I do not regret going to the Cinematheque that night, and I am certain that some people present did listen to me and that it changed their ideas a little about the “facts” they had just seen. I am also certain that there were other people who were chagrined at the intolerance demonstrated by the crowd. Still, the fact that they were a silent minority is hard for me to accept.
Permit me, therefore, to say what I did not succeed in saying to those hate-filled people that night. I am proud that I was part of the good and moral forces that operated in Jenin, regular and reserve soldiers with motivation and spirit who went out to destroy the infrastructure of terrorism at its capital. Many of the suicide bombers who murdered old people, women, and children in our city streets came from Jenin.

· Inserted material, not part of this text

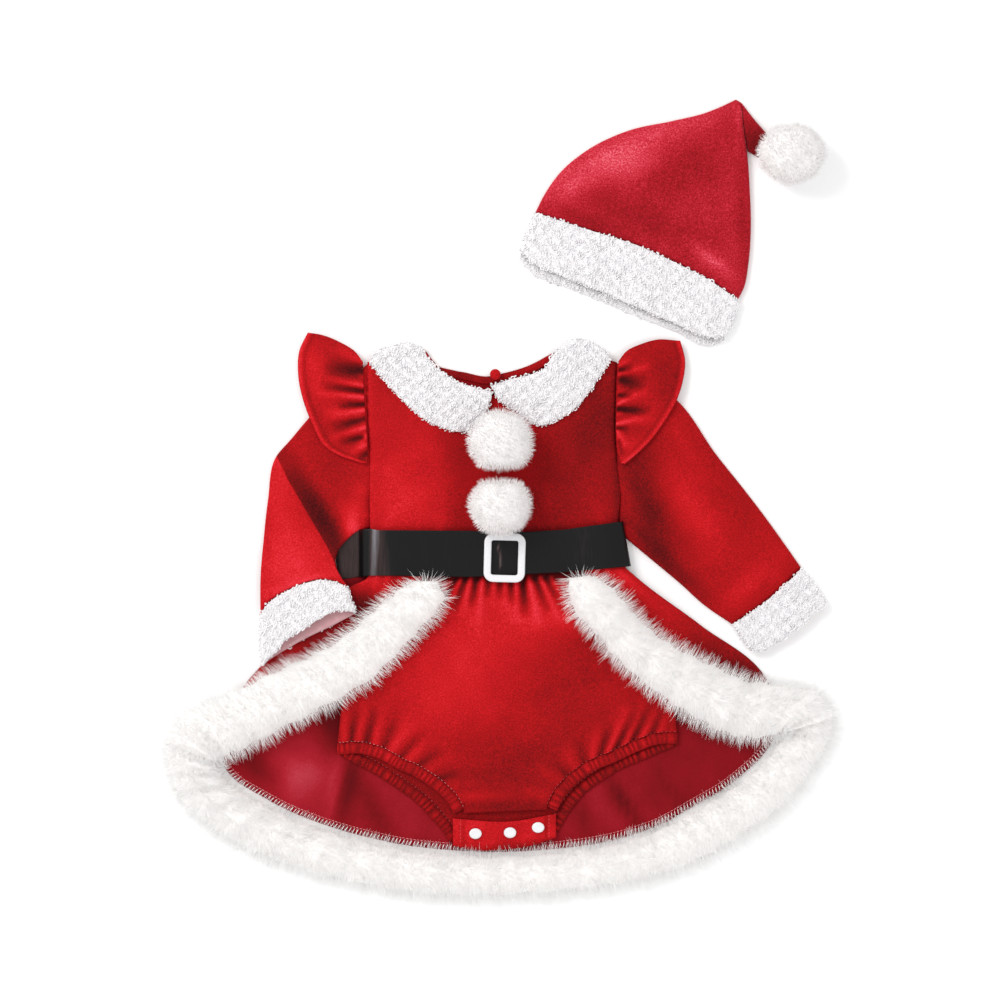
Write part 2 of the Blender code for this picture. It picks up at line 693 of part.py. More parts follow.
def clear_of_cloth(point, name):
    below = 0.0 if name == "hat_pompom" else lock_floor(point[0], point[1])
    return point[2] > below + GAP


# The pieces

def make_bodice():
    shares = (3, 6, 3)
    for name, neck, floor, cells in (
            ("bodice_back", BACK_NECK, bodice_back_floor, (12, 7)),
            ("bodice_front", FRONT_NECK, bodice_front_floor, (12, 10))):
        high = chain((line(BODICE_LEFT[-1], neck[0]), smooth(neck), line(neck[-1], BODICE_RIGHT[-1])), shares)
        plan = patch(smooth(BODICE_LEFT), smooth(BODICE_RIGHT), line(BODICE_LEFT[0], BODICE_RIGHT[0]), high)
        sheet(name, plan, *cells, lambda x, y, u, v, floor=floor: floor(x, y), "velvet")


def make_neck():
    neck = smooth(BACK_NECK[1:-1])
    upper = beside(neck, -BINDING_INSET)
    lower = beside(neck, -BINDING_INSET - BINDING_WIDTH)
    plan = patch(line(lower(0), upper(0)), line(lower(1), upper(1)), lower, upper)
    sheet("neck_binding", plan, 16, 1, lambda x, y, u, v: CLOTH + GAP, "velvet", wall=BINDING_WALL)
    x, y, radius, half_height, base = NECK_BUTTON
    shape = bmesh.new()
    bmesh.ops.create_icosphere(shape, subdivisions=2, radius=1.0)
    for vert in shape.verts:
        unit = vert.co.copy()
        vert.co = place(x + unit.x * radius, y + unit.y * radius, base + half_height * (1 + unit.z))
    add_object("neck_button", shape, "velvet")


def make_collar():
    for name, edges in (("collar_left", COLLAR_LEFT), ("collar_right", COLLAR_RIGHT)):
        plan = patch(smooth(edges["left end"]), smooth(edges["right end"]), smooth(edges["outer"]),
                     smooth(edges["inner"]))
        sheet(name, plan, 14, 4, lambda x, y, u, v: bodice_front_top(x, y) + GAP, "sherpa", wall=COLLAR_WALL,
              fullness=lambda u, v: COLLAR_EDGE + (1 - COLLAR_EDGE) * math.sin(math.pi * v) ** 0.6)


def make_sleeves():
    tube("sleeve_left", SLEEVE_LEFT, 12, (10, 3), left_arm_floor, left_arm_height, "velvet")
    tube("sleeve_right", SLEEVE_RIGHT, 11, (8, 3), lambda x, y: 0.0, right_arm_height, "velvet")
    tube("cuff_left", CUFF_LEFT, 3, (10, 3), left_arm_floor, lambda x, y: CUFF_HEIGHT, "sherpa", wall=SHERPA)
    tube("cuff_right", CUFF_RIGHT, 3, (8, 3), lambda x, y: 0.0, lambda x, y: CUFF_HEIGHT, "sherpa", wall=SHERPA)


def make_ruffles():
    """Gathered flounces along the armholes; they droop past the sleeve's upper edge."""
    rows = (("ruffle_left", RUFFLE_LEFT, left_arm_height, (-114, 116), (-0.69, 0.72), False),
            ("ruffle_right", RUFFLE_RIGHT, right_arm_height, (99, 117), (0.53, 0.85), True))
    for name, edges, sleeve_top, corner, outward, seam_on_left in rows:
        plan = patch(smooth(edges["left"]), smooth(edges["right"]), smooth(edges["low"]), smooth(edges["high"]))

        def floor(x, y, u, v, sleeve_top=sleeve_top, corner=corner, outward=outward, seam_on_left=seam_on_left):
            from_seam = u if seam_on_left else 1 - u
            past = (x - corner[0]) * outward[0] + (y - corner[1]) * outward[1]
            gathers = wave(RUFFLE_GATHERS, v) * (RUFFLE_WAVE - RUFFLE_EASE * from_seam)
            return sleeve_top(x, y) + GAP + 0.15 + gathers - RUFFLE_DROOP * smoothstep(8, 42, past)

        sheet(name, plan, 4, RUFFLE_GATHERS * 3, floor, "velvet")


def make_belt():
    """A closed loop of ribbon round the waist, pressed flat."""
    loop = len(BELT_LOOP)
    rows = np.array(BELT_EDGES, dtype=float)
    shape = bmesh.new()
    bmesh.ops.create_grid(shape, x_segments=loop, y_segments=2, size=0.5)
    for vert in shape.verts:
        x, z = BELT_LOOP[round((vert.co.x + 0.5) * loop) % loop]
        v = vert.co.y + 0.5
        lower = np.interp(x, rows[:, 0], rows[:, 2])
        upper = np.interp(x, rows[:, 0], rows[:, 1])
        skew = BELT_SKEW * (1 - v) * smoothstep(60, 104, x)
        vert.co = place(x + skew, lower + (upper - lower) * v, z)
    bmesh.ops.remove_doubles(shape, verts=shape.verts, dist=1e-6)
    shape.normal_update()
    front = max(shape.faces, key=lambda face: face.calc_center_median().z)
    if front.normal.z < 0:
        bmesh.ops.reverse_faces(shape, faces=shape.faces)
    thicken(add_object("belt", shape, "satin"), RIBBON, -1.0)


def rounded_box(width, length, radius):
    """Corner points of a rectangle with round corners."""
    points = []
    for corner, (sign_x, sign_y) in enumerate(((1, 1), (-1, 1), (-1, -1), (1, -1))):
        for step in range(5):
            angle = math.pi / 2 * (corner + step / 4)
            points.append((sign_x * (width / 2 - radius) + radius * math.cos(angle),
                           sign_y * (length / 2 - radius) + radius * math.sin(angle)))
    return points


def make_buckle():
    """A moulded frame, cut from its outline with the window left open."""
    width, length, thick = BUCKLE_SIZE
    outline = bpy.data.curves.new("buckle", "CURVE")
    outline.dimensions = "2D"
    outline.fill_mode = "BOTH"
    outline.extrude = thick * MM / 2
    for points in (rounded_box(width, length, 7.0),
                   rounded_box(width - 2 * BUCKLE_BAR, length - 2 * BUCKLE_BAR, 2.5)):
        spline = outline.splines.new("POLY")
        spline.points.add(len(points) - 1)
        for knot, (x, y) in zip(spline.points, points):
            knot.co = (x * MM, y * MM, 0.0, 1.0)
        spline.use_cyclic_u = True
    piece = bpy.data.objects.new("buckle", outline)
    bpy.data.collections["romper_set"].objects.link(piece)
    outline.materials.append(finish("plastic"))
    piece.location = place(*BUCKLE_CENTRE, BELT_TOP + GAP + thick / 2)
    piece.rotation_euler = (0.0, 0.0, BUCKLE_TILT)


def bloomer_plan(leg_left, leg_right, crotch, shares):
    """From the waist down to the inner edges of the two leg casings and the crotch seam."""
    inner_left = beside(smooth(leg_left), CASING + SEAM)
    inner_right = beside(smooth(leg_right), CASING + SEAM)
    low = chain((inner_left, line(inner_left(1), crotch[0]), line(*crotch), line(crotch[1], inner_right(0)),
                 inner_right), shares)
    left = smooth([tuple(low(0))] + [(row[1], row[0]) for row in BLOOMER_SIDES[1:]])
    right = smooth([tuple(low(1))] + [(row[2], row[0]) for row in BLOOMER_SIDES[1:]])
    return patch(left, right, low, line(left(1), right(1)))


def make_bloomer():
    front = bloomer_plan(LEG_FRONT_LEFT, LEG_FRONT_RIGHT, ((-31, -265.5), (40, -262.5)), (13, 1, 8, 1, 13))
    back = bloomer_plan(LEG_BACK_LEFT, LEG_BACK_RIGHT, ((-32, -291.5), (40, -283.5)), (10, 1, 4, 1, 10))

    def front_floor(x, y, u, v):
        gathers = WAIST_WAVE * wave(WAIST_GATHERS, u) * smoothstep(-150, -66, y)
        return bloomer_front_floor(x, y) + gathers

    sheet("bloomer_front", front, 36, 9, front_floor, "velvet")
    sheet("bloomer_back", back, 26, 6, lambda x, y, u, v: bloomer_back_floor(x, y), "velvet")
    casings = (("leg_casing_front_left", LEG_FRONT_LEFT, bloomer_front_floor),
               ("leg_casing_front_right", LEG_FRONT_RIGHT, bloomer_front_floor),
               ("leg_casing_back_left", LEG_BACK_LEFT, bloomer_back_floor),
               ("leg_casing_back_right", LEG_BACK_RIGHT, bloomer_back_floor))
    for name, edge, height in casings:
        low = smooth(edge)
        high = beside(low, CASING)
        plan = patch(line(low(0), high(0)), line(low(1), high(1)), low, high)
        sheet(name, plan, LEG_GATHERS * 3, 1,
              lambda x, y, u, v, height=height: height(x, y) + CASING_WAVE * wave(LEG_GATHERS, u), "velvet")


def make_crotch():
    """The folded placket at the crotch with its three snaps."""
    edges = PLACKET
    plan = patch(smooth(edges["left"]), smooth(edges["right"]), smooth(edges["low"]), smooth(edges["high"]))
    sheet("crotch_placket", plan, 8, 2, lambda x, y, u, v: bloomer_back_top(x, y) + PLACKET_RISE, "velvet",
          wall=PLACKET_WALL)
    for name, x, y in SNAPS:
        shape = bmesh.new()
        bmesh.ops.create_cone(shape, cap_ends=True, segments=16, radius1=SNAP_RADIUS, radius2=SNAP_RADIUS - 1.2,
                              depth=SNAP_HEIGHT)
        base = bloomer_back_top(x, y) + PLACKET_RISE + PLACKET_WALL + GAP
        for vert in shape.verts:
            vert.co = place(x + vert.co.x, y + vert.co.y, base + vert.co.z + SNAP_HEIGHT / 2)
        add_object(name, shape, "plastic")


def closer_at_waist(plan):
    """Rows stand closer together towards the waist."""
    return lambda u, v: plan(u, 1 - (1 - v) ** 1.6)


def make_skirt():
    at = fur_curves()
    first, last = HEM_ROWS
    hem = beside(lambda t: at(first + FUR_TRIM + (last - first - 2 * FUR_TRIM) * t)[:2], SEAM)
    back = closer_at_waist(patch(smooth(SKIRT_LEFT), smooth(SKIRT_RIGHT), hem,
                                 line(SKIRT_LEFT[-1], SKIRT_RIGHT[-1])))
    sheet("skirt_back", back, 26, 8, lambda x, y, u, v: skirt_back_floor(x, y), "velvet")
    for name, edges in (("skirt_front_left", SKIRT_FRONT_LEFT), ("skirt_front_right", SKIRT_FRONT_RIGHT)):
        left = smooth(edges["left"])
        right = smooth(edges["right"])
        plan = closer_at_waist(patch(left, right, line(left(0), right(0)), line(left(1), right(1))))

        def floor(x, y, u, v):
            return skirt_front_floor(x, y) + SKIRT_WAVE * wave(SKIRT_GATHERS, u) * smoothstep(-110, -70, y)

        sheet(name, plan, SKIRT_GATHERS * 3, 9, floor, "velvet")


def make_fur():
    for row in FUR_STRETCHES:
        fur_stretch(*row)
    for row in POMPOMS:
        pompom(*row)


def make_hat():
    def crown_height(x, y):
        return CROWN_HEIGHT - CROWN_DROP * smoothstep(290, 338, y) + folds(x, y, CROWN_FOLDS)

    tube("hat_crown", HAT_CROWN, 9, (9, 3), lambda x, y: 0.0, crown_height, "velvet_hat")
    tube("hat_tip", HAT_TIP, 3, (4, 2), lambda x, y: 0.0,
         lambda x, y: TIP_HEIGHT + TIP_RISE * smoothstep(209, 224, x), "velvet_hat", wall=TIP_WALL)
    tube("hat_brim", HAT_BRIM, 3, (9, 3), lambda x, y: 0.0, lambda x, y: BRIM_HEIGHT, "sherpa", wall=SHERPA)


def clear_scene():
    for piece in list(bpy.data.objects):
        bpy.data.objects.remove(piece)
    collection = bpy.data.collections.new("romper_set")
    bpy.context.scene.collection.children.link(collection)


clear_scene()
make_bodice()
make_neck()
make_collar()
make_sleeves()
make_ruffles()
make_belt()
make_buckle()
make_bloomer()
make_crotch()
make_skirt()
make_fur()
make_hat()
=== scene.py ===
import json
import math

import bmesh
import bpy
import numpy as np
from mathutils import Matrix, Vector

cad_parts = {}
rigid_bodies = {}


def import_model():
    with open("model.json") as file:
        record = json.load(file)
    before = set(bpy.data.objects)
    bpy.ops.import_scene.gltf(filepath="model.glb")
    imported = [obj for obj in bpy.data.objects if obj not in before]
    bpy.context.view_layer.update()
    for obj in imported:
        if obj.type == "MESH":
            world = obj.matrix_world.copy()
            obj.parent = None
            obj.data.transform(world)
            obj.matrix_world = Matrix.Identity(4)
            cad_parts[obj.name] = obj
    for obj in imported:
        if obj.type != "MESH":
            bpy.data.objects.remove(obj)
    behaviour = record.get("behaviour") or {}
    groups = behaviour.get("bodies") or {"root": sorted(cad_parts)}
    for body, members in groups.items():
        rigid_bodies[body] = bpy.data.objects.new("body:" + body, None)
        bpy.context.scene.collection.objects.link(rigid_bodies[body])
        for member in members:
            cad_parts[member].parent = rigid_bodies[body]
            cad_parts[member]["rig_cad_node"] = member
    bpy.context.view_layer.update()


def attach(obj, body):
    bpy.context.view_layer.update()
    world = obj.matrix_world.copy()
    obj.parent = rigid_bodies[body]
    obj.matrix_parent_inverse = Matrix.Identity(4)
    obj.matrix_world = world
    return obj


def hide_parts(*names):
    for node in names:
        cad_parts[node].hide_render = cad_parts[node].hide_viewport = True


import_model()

# Tables are in millimetres on the table the set lies on, +y towards the collar.
mm = 0.001
centreX = -0.8
centreY = -0.2
cloth = 1.1       # velvet wall
tubeCloth = 1.2   # velvet wall of sleeves and hat
sherpaWall = 2.7
ribbonWall = 1.0
gap = 0.45        # clearance between layers
beltTop = 11.3    # face of the belt's front stretch
layers = {
    "bodiceLift": 3.7,     # underside of the bodice front
    "backPuff": 3.1,       # how far the bloomer back lofts
    "frontPuff": 2.4,      # how far the bloomer front lofts over the back
    "legRise": 1.6,        # room for the back casing's gathers under the front
    "skirtLift": 0.2,      # a skirt front over the bloomer
    "skirtWaist": 0.9,     # its lift at the waist
    "waistGathers": 0.8,   # room for its gathers there
    "armFlat": 3.1,        # left sleeve where one layer lies on the other
    "armFull": 1.9,        # how much taller it is at its root
    "forearm": 5.2,        # left sleeve past its fold
    "rightArm": 4.9,
    "cuff": 8.4,
    "brim": 9.0,
    "crown": 5.4,
    "crownDrop": 2.0,      # how much thinner the crown is at its peak
    "tip": 4.0,
    "tipRise": 3.4,        # lift of the tip under its pompom
    "placket": 4.2,        # face of the crotch placket over the bloomer back
}


# Curves and patches

def smoothstep(low, high, value):
    t = np.clip((value - low) / (high - low), 0.0, 1.0)
    return t * t * (3.0 - 2.0 * t)


def asRow(values):
    return np.atleast_1d(np.asarray(values, dtype=float))


def blend(knots, slopes, i, s, span=1.0):
    # the cubic between knot i and the next, at share s
    return ((2 * s ** 3 - 3 * s ** 2 + 1) * knots[i] + (3 * s ** 2 - 2 * s ** 3) * knots[i + 1]
            + span * ((s ** 3 - 2 * s ** 2 + s) * slopes[i] + (s ** 3 - s ** 2) * slopes[i + 1]))


def curve(points):
    # a smooth curve through the points, as a function of an array of 0 to 1
    knots = np.array(points, dtype=float)
    steps = np.linalg.norm(np.diff(knots, axis=0), axis=1)
    marks = np.concatenate([[0.0], np.cumsum(steps)]) / steps.sum()
    slopes = np.gradient(knots, marks, axis=0)

    def at(t):
        t = asRow(t)
        i = np.clip(np.searchsorted(marks, t) - 1, 0, len(knots) - 2)
        span = (marks[i + 1] - marks[i])[:, None]
        return blend(knots, slopes, i, (t - marks[i])[:, None] / span, span)

    return at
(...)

I am proud that we were there and fought, and proud also of our combat ethics. The camp was not bombed from the air, in order to prevent hurting innocent civilians; neither did we use artillery, although we knew of specific areas in the camp where terrorists were hiding out. The soldiers fought the terrorists, and only the terrorists. Before destroying a house from which heavy gunfire was being directed at our soldiers, several warnings were issued and every possibility was given for civilians to get out safely.
Our medical teams treated every wounded person, even if he had Hamas tattoos on his arms. At no stage was medical care withheld from anyone.
This heroic and at the same time moral fighting cost us dearly in the lives of the best of our fighters. We who were there, the soldiers who fell there, their families, and the IDF, don’t deserve to be used by Muhammad Bakri to incite the world to murder and hatred.